Residents of Israel are accustomed to barrages of rocket fire, and families are frequently forced to take cover.
“Sometimes you have a sixth sense, and you can sometimes sense when the escalation is about to happen,” Rahav said about living in such a tense environment. “This time, there was nothing.”
As Rahav’s husband geared up, taking his weapons to patrol the house and ensure the family was safe, she began packing so they would be prepared to leave as soon as it was safe to do so.
Around two hours later, Rahav heard gunshots, and she was surprised that the noises sounded close. She said she and her husband were confused, wondering if it was the Israel Defense Forces and why they would be shooting in the kibbutz.
“A few seconds afterward, we hear a lot of shouting in Arabic, and the reality hits us,” she said. “[Hamas] penetrated the kibbutz, and our biggest fright just came to life.”
The mother ran to the safe room with her children, providing one daughter with a can of pepper gas and the other with a club. She equipped her son with a helmet and laid him on the floor. Rahav instructed her kids to remain close, telling them that they would not go down without a fight.
As the sound of shooting erupted inside the house, Rahav could hear her husband’s footsteps approaching the safe room as the shooting noises came closer and closer. Rahav’s husband opened the safe room door, revealing that he had just shot a terrorist who tried to enter their home.
“The minute he finishes his sentence, there was an enormous flash of light, and the whole safe room was filled with gunpowder,” she said, recalling how the electricity went out as the family’s ears started ringing.
They didn’t know what had happened at the time, but Rahav learned later that Hamas had been shooting rocket-propelled grenades at their home. In the safe room, as Hamas terrorists fired at the safe room door and the iron window, Rahav’s husband handed her a gun, telling her that they would fight “till the last bullet.”
Laying in a field with her daughters, Sopher tried to call her husband, but she couldn’t reach him, realizing that he wouldn’t have a signal if he were inside a safe room. Eventually, men from the kibbutz offered her and the other people camping in the field a ride home.
Upon reaching their home, Sopher carried her two girls inside and joined her husband in the shelter, where there was no air conditioning or electricity, forcing them to rely on the light from their phones.
“It was like a Hanukkah miracle because we didn’t have much battery,” Sopher said.

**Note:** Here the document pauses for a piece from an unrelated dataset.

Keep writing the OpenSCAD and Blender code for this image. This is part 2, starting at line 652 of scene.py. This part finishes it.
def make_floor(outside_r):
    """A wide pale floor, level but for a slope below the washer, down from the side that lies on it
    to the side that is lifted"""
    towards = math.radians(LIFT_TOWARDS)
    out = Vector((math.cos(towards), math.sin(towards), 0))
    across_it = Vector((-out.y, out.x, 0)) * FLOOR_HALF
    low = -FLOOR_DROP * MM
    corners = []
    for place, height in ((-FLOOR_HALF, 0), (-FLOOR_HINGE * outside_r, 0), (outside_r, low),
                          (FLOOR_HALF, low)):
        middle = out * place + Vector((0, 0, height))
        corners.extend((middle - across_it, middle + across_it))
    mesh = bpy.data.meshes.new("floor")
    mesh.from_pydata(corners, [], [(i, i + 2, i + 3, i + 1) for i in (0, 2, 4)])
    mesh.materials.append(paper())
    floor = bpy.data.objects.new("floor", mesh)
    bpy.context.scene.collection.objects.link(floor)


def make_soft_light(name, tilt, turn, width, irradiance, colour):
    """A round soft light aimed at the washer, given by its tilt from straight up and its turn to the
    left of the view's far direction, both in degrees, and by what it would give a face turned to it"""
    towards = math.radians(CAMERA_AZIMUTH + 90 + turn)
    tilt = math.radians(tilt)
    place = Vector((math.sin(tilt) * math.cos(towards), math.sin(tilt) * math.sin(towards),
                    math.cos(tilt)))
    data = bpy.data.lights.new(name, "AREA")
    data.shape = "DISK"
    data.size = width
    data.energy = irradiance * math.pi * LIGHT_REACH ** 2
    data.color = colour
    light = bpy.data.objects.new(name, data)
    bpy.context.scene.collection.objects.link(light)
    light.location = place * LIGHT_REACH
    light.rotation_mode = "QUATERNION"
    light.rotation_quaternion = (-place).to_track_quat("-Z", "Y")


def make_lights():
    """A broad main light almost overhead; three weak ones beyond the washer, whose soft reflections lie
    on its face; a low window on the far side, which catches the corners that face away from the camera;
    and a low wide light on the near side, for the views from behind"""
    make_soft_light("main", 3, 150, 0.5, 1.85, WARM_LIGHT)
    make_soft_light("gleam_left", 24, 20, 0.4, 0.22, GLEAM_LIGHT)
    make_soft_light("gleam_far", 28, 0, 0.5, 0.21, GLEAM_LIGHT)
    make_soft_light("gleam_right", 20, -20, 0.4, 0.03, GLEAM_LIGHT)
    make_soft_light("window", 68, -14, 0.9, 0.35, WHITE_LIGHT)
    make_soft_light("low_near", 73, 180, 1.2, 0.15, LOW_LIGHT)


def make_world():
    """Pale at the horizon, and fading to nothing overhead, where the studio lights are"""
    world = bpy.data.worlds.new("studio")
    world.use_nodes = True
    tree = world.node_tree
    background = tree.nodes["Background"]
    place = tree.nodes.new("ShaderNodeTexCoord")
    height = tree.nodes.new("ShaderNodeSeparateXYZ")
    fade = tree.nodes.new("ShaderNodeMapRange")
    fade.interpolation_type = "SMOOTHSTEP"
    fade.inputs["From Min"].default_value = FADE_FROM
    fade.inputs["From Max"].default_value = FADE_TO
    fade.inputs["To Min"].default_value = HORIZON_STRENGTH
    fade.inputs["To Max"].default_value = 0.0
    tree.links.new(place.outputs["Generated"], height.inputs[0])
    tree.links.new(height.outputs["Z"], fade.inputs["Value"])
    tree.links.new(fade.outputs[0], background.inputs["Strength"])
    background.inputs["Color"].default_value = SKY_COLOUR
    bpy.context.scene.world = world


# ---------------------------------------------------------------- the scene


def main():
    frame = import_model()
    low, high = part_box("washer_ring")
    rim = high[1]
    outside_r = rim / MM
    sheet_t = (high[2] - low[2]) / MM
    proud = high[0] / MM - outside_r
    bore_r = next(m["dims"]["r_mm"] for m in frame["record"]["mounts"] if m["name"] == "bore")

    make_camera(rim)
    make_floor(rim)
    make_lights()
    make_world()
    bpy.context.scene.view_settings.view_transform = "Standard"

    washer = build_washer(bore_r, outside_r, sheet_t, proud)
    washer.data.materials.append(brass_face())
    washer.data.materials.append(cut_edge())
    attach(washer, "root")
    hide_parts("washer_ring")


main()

Due to how hot it was inside the shelter with no air conditioning, they were forced to open the door a little to let air inside. Sopher remembered hearing the sound of machine guns and people panicking, where they sat for hours, trying to quiet their girls.

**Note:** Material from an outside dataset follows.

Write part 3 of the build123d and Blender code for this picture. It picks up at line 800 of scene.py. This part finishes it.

Rahav and her family remained in their safe room as she attempted to call for help, even resorting to posting about the attack on Facebook, saying that there were terrorists in their home. Despite her pleas for help, Rahav said she eventually realized that she and her family were alone.
All eventually went quiet as the terrorists moved onto other houses, lighting them on fire and filling safe rooms with smoke to kill the people trapped inside. After about eight hours of Hamas lighting cars on fire and shooting engines and gas tanks, the IDF finally arrived around 3 p.m.
Opening the safe room door, which was crooked from the RPG blast, Rahav saw that her whole house was “broken” and “shattered,” which she found to be the perfect metaphor for the present situation.
“Everything was shattered for us, and the reality that we know now is different,” Rahav said.
The family and other survivors were allowed to collect a few belongings before they were divided into groups and evacuated. Rahav shared that she and her family have been in the city of Eilat since Sunday night.
When asked by Roytman-Dratwa if she would consider returning to the kibbutz, Rahav answered that while she loved Israel, she and her family felt betrayed because they were left to deal with the attack by themselves.
“If they don’t eradicate Hamas completely, if we still need a safe room, and if we still need the Iron Dome, and if I still have to have even the smallest chance to tell my children again that they have to fight for their lives until the last bullet, then no,” she said. “I will not go back there.”
Around sunset, Sopher recalls hearing a message that residents of the kibbutz were free to leave at their own risk. Her husband decided not to take the chance, and they stayed in the shelter until they heard another message around 3 or 4 a.m. telling them that it was safe to leave.
Soldiers escorted the family to their car, and as they drove, Sopher said that she saw other vehicles that had been gunned down and dead bodies all around, both inside and outside of the cars. After briefly staying with a friend, the family is staying at a hotel with their kibbutz community, where they’re receiving food and speaking with social workers.
“We’ve lost a lot of friends,” Sopher said, crying. “I don’t know how we got so lucky and why others didn’t.”